Data about trust litigation may also be recorded, somewhere, but not necessarily accessible in easily transcribable form. The data, however, eventually will be retrieved from petitions for approval of settlement agreement and trial statements of decision.

Settlement agreements themselves will be difficult to access and mine due to the confidentiality with which they are cloaked. Inferences about settlement terms, however, may be gleaned indirectly. After successful mediation, to foreclose later challenges and to obtain judicial oversite for enforcement, attorneys often file petitions for approval of settlement agreements. The petitions may be found in official court records. They usually contain summaries of the matters in dispute. They may also allude to the terms with which the parties are expected to abide.

Trial statements of decision, also filed in official court records, may be another source of relevant data. From their factual findings and judicial conclusions, reasonable deductions can be made about the probable judgment that could be rendered in similar proceedings.
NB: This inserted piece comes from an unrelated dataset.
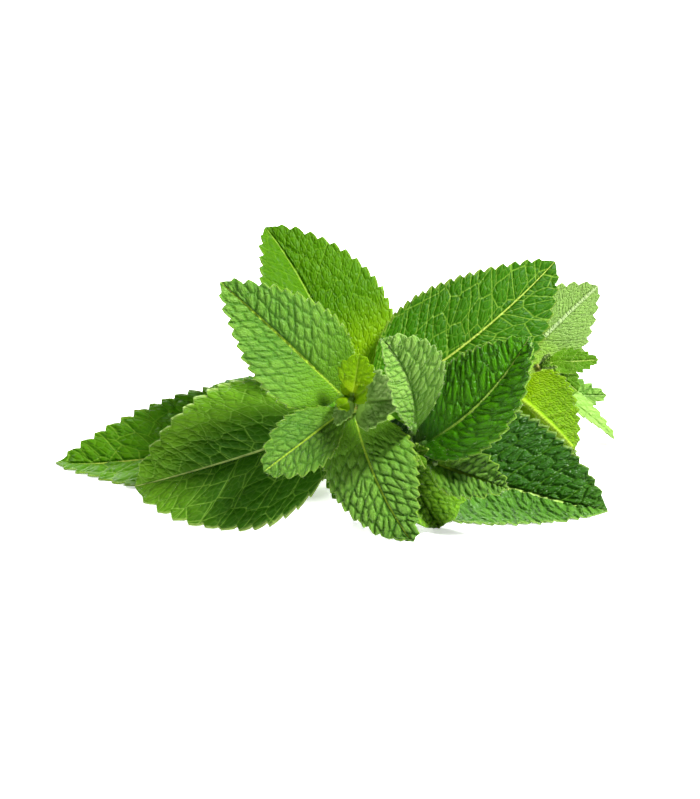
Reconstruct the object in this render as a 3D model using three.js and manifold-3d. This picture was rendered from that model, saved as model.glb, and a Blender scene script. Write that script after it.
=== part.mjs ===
// A cut mint sprig lying on a table: one square stem with two side shoots, leaves in crossed
// pairs, and a bud of unopened leaves at each of the three tips. Millimetres and degrees, +Z up.
// The sprig rests on the flat underside of its cut stem and on the pressed rims of its lowest leaves.
import * as THREE from "three";
import Module from "manifold-3d";

const wasm = await Module();
wasm.setup();

// Driving dimensions
const bladeThickness = 0.7;
const ribDepth = 0.7; // how far the midrib stands out under the blade at its base
const stalkRadius = { least: 0.45, perWidth: 0.015, atBlade: 0.9 };
const stalkLength = { least: 1, perLength: 0.04 };
const stalkEnd = 0.7; // the share of a stalk that stays round
const usualWidest = 0.36; // where a blade is widest, from its base (0) to its tip (1)
const tipHalf = 0.15; // half the width of a blade at its very tip
const teethOf = {
  pitch: 4, // along the rim of a leaf
  fewest: 5, // along one rim
  depth: 0.042, // of the leaf's width
  fullFrom: 0.25, // nearer the base they are shallower
  pointAt: 0.72, // where in its pitch a tooth is widest
  lean: 0.18, // how far a point leans to the tip, in pitches
  first: 0.05, // where the teeth begin and end, from base (0) to tip (1)
  last: 0.96,
  lastHalf: 0.8, // the blade is narrowed to this share after its last tooth
};
const nodeSwell = 1.15; // how much thicker the stem is where leaves grow
const gap = 0.3; // between a leaf and the stem
const tableSoftness = 0.8; // height at which a blade starts to flatten against the table
const pressLift = 0.28; // lowest height of the middle of a blade
const footprintMiddle = [-3.5, 13.6, 0]; // becomes the origin

// Each shoot runs through its nodes, from where it starts to its growing tip.
// halfSide is half the width of the square stem at the start and at the tip.
const mainNodes = [
  [22, 62, 2], [13, 42, 2], [5, 24, 3.5], [-3, 6, 9], [0, -5, 17],
  [1, -12, 22], [1, -17, 26], [0.8, -20, 28.3], [0.5, -23, 30.5],
];
const shoots = {
  main: { nodes: mainNodes, halfSide: [2.1, 0.8] },
  front: {
    nodes: [mainNodes[3], [4, -5, 10.5], [9.5, -12.5, 12.5], [12.5, -17, 14.5], [14.5, -21, 16.5]],
    halfSide: [1.4, 0.8],
  },
  back: {
    nodes: [mainNodes[2], [20, 27, 8], [38, 28, 16], [44, 27, 19], [48, 26, 21.5]],
    halfSide: [1.4, 0.8],
  },
};

// A leaf grows from a node of a shoot. heading and pitch aim the line from the node to the leaf's
// tip, and roll turns the blade about that line. arch bends the leaf down along its length and
// hook bends it sideways. fold lifts both halves about the midrib, and cup bends them down again
// towards the rims. widest says where a blade is widest, when that isn't the usual place.
const leaves = {
  main_leaf_1_left: {
    shoot: "main", node: 2, heading: 160, pitch: 8,
    length: 45, width: 28, arch: 50, fold: 8, cup: 20,
  },
  main_leaf_1_right: {
    shoot: "main", node: 2, heading: -3, pitch: -5,
    length: 50, width: 27, arch: 10, fold: 6, cup: 20,
  },
  main_leaf_2_left: {
    shoot: "main", node: 3, heading: 174, pitch: -8, roll: -31,
    length: 68, width: 37, fold: 20, cup: 14,
  },
  main_leaf_2_right: {
    shoot: "main", node: 3, heading: -20, pitch: -8, roll: 35,
    length: 65, width: 39, widest: 0.5, fold: 22, cup: 15,
  },
  main_leaf_3_upper: {
    shoot: "main", node: 4, heading: 136, pitch: 57, roll: -20,
    stalk: 8, length: 45, width: 34, arch: 30, hook: -20, fold: 28, cup: 20, young: true,
  },
  main_leaf_3_lower: {
    shoot: "main", node: 4, heading: -100, pitch: -45,
    length: 18, width: 12, arch: 10, fold: 10, cup: 10,
  },
  main_leaf_4_left: {
    shoot: "main", node: 5, heading: -178, pitch: -18, roll: -48,
    length: 52, width: 38, widest: 0.45, arch: 20, hook: 16, fold: 18, cup: 30,
  },
  main_leaf_4_right: {
    shoot: "main", node: 5, heading: 20, pitch: 33, roll: 58,
    stalk: 7, length: 54, width: 33, arch: 20, hook: -20, fold: 8, cup: 25,
  },
  main_leaf_5_upper: {
    shoot: "main", node: 6, heading: -174, pitch: 46, roll: -70,
    stalk: 5, length: 39, width: 24, arch: 25, fold: 20, cup: 25,
  },
  main_leaf_5_lower: {
    shoot: "main", node: 6, heading: -51.5, pitch: -51, roll: 46,
    length: 33, width: 22, widest: 0.34, arch: 30, hook: -22, fold: 10, cup: 30,
  },
  main_leaf_6_left: {
    shoot: "main", node: 7, heading: -152, pitch: -28.5, roll: -58,
    length: 24.5, width: 14.5, widest: 0.54, arch: 25, fold: 24, cup: 15,
  },
  main_leaf_6_right: {
    shoot: "main", node: 7, heading: -36, pitch: 16, roll: 60,
    length: 13, width: 15, arch: 10, fold: 20, cup: 10,
  },
  front_leaf_1_right: {
    shoot: "front", node: 2, heading: -17, pitch: 45, roll: 58,
    stalk: 8, length: 40, width: 24, widest: 0.5, arch: 15, hook: -55, fold: 30, cup: 30,
  },
  front_leaf_2_right: {
    shoot: "front", node: 3, heading: -35, pitch: -4, roll: 50,
    stalk: 8, length: 20.5, width: 13, widest: 0.45, arch: 15, fold: 25, cup: 15,
  },
  front_leaf_2_upper: {
    shoot: "front", node: 3, heading: -110, pitch: 64, roll: -115,
    stalk: 6.5, length: 32, width: 18.5, widest: 0.6, arch: 40, hook: -35, fold: 30, cup: 10,
  },
  front_leaf_1_lower: {
    shoot: "front", node: 2, heading: -52, pitch: -36,
    length: 20.5, width: 22, widest: 0.6, arch: 10, fold: 25, cup: 10,
  },
  back_leaf_1_upper: {
    shoot: "back", node: 2, heading: 18, pitch: 42, roll: -97,
    stalk: 8, length: 27.5, width: 22, arch: 20, fold: 10, cup: 20, young: true,
  },
  back_leaf_1_lower: {
    shoot: "back", node: 2, heading: -63, pitch: -9, roll: -98,
    stalk: 5, length: 31, width: 22, widest: 0.3, arch: 20, fold: 35, cup: 10, young: true,
  },
  back_leaf_2_near: {
    shoot: "back", node: 3, heading: -2, pitch: -36, roll: 10,
    stalk: 4, length: 25.5, width: 12, arch: 20, fold: 20, cup: 20, young: true,
  },
  back_leaf_2_far: {
    shoot: "back", node: 3, heading: 34, pitch: -22, roll: 48,
    stalk: 4, length: 28, width: 13.5, arch: -60, fold: 20, cup: 20,
  },
};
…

These probability determinations can serve to temper wildly inflated expectations that can animate participants in mediations arising in disputes like those that have been decided through trial.

Providers of alternative dispute resolution services may perhaps also be a source of relevant data. Even though their records are confidential and proprietary, they nevertheless have a keen interest in technological developments that affect them. AI developers thus may be able to forge agreements with them to share redacted data that does not reveal privileged information.

Overlay of networks

Eventually and inevitably, as these issues are answered, AI programs will be developed that hold the promise of facilitating the work of attorneys engaged in trust advocacy. The architectural structure of the programs will consist of an overlay of network algorithms designed to perform multiple functions, among which will include ones that:

 Identify mediation goals

 Analyze probable trial outcomes if settlement is not attained

 Organize data about mediations and trials

 Calculate fees and costs of mediation and, alternatively, trial

 Estimate when a trial may be calendared if settlement is not attained

 Mimic intuitive thought about subjective impediments to resolution in trust mediations (derived from large language searches of articles and other materials written by attorneys engaged in related fields)

 Provide a search function to retrieve relevant data in a hierarchical order.

When these AI programs emerge, attorneys will find themselves compelled to use them, because unavoidably they will be there. When that occurs, attorneys will be bewildered by the gift they have been given. AI will not explain itself. Nor will AI offer second opinions. Whether attorneys can coexist and even coevolve with AI will dictate where this challenging journey of discovery will lead.